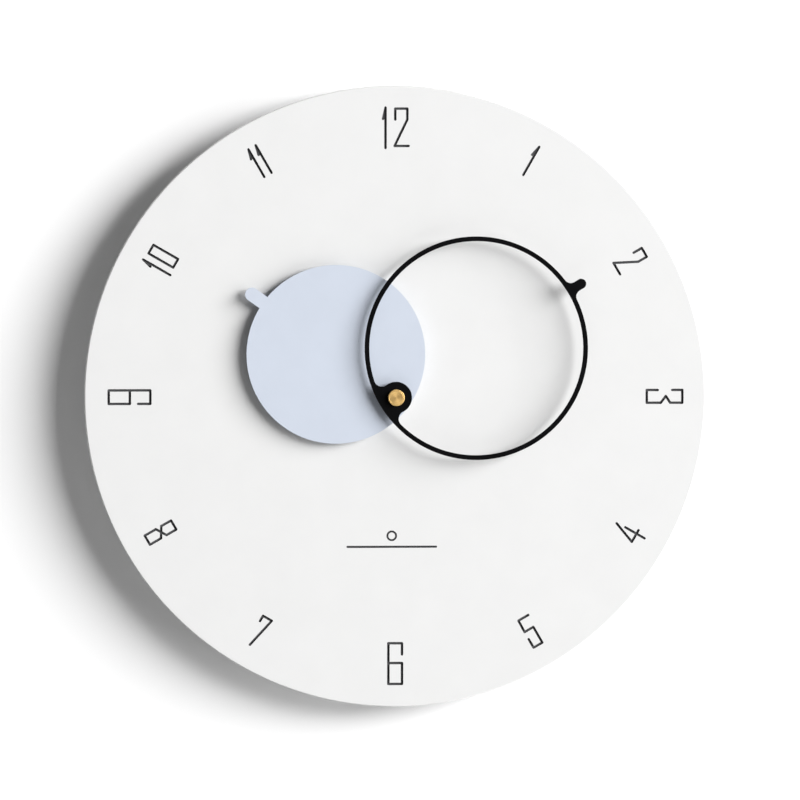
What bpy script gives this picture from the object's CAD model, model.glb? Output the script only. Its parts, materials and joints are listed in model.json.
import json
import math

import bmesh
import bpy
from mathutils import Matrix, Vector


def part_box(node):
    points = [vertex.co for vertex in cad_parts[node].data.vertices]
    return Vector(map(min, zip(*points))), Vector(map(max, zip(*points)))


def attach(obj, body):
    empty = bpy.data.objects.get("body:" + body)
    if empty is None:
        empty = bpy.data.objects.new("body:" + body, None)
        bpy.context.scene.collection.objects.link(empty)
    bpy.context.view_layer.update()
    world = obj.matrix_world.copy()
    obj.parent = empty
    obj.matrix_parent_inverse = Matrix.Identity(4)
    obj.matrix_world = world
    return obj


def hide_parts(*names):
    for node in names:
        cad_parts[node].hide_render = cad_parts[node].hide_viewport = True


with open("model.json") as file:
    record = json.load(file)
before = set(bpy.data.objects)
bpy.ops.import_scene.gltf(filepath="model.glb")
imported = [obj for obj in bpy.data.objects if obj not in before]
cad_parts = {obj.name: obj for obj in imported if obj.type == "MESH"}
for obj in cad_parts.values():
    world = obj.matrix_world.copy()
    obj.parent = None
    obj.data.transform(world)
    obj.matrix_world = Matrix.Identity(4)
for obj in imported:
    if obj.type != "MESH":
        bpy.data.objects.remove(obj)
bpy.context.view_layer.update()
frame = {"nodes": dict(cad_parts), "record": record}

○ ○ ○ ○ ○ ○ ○

Short exercise:
Write out, unaltered, the lines from the opening of the listing through the line that includes "bpy.context.scene.collection.objects.link(empty)".

Task solution:
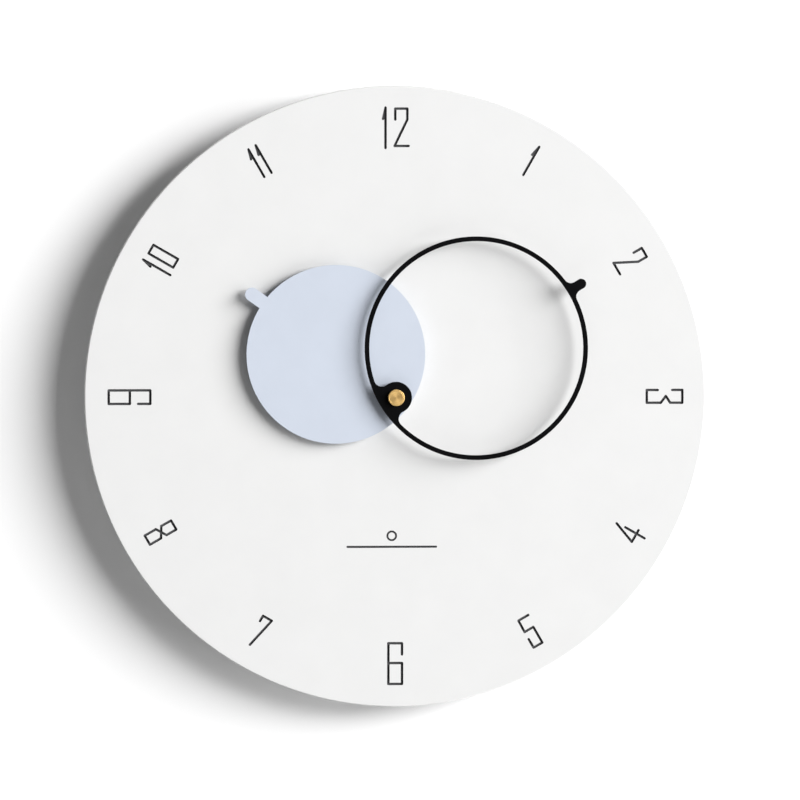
What bpy script gives this picture from the object's CAD model, model.glb? Output the script only. Its parts, materials and joints are listed in model.json.
import json
import math

import bmesh
import bpy
from mathutils import Matrix, Vector


def part_box(node):
    points = [vertex.co for vertex in cad_parts[node].data.vertices]
    return Vector(map(min, zip(*points))), Vector(map(max, zip(*points)))


def attach(obj, body):
    empty = bpy.data.objects.get("body:" + body)
    if empty is None:
        empty = bpy.data.objects.new("body:" + body, None)
        bpy.context.scene.collection.objects.link(empty)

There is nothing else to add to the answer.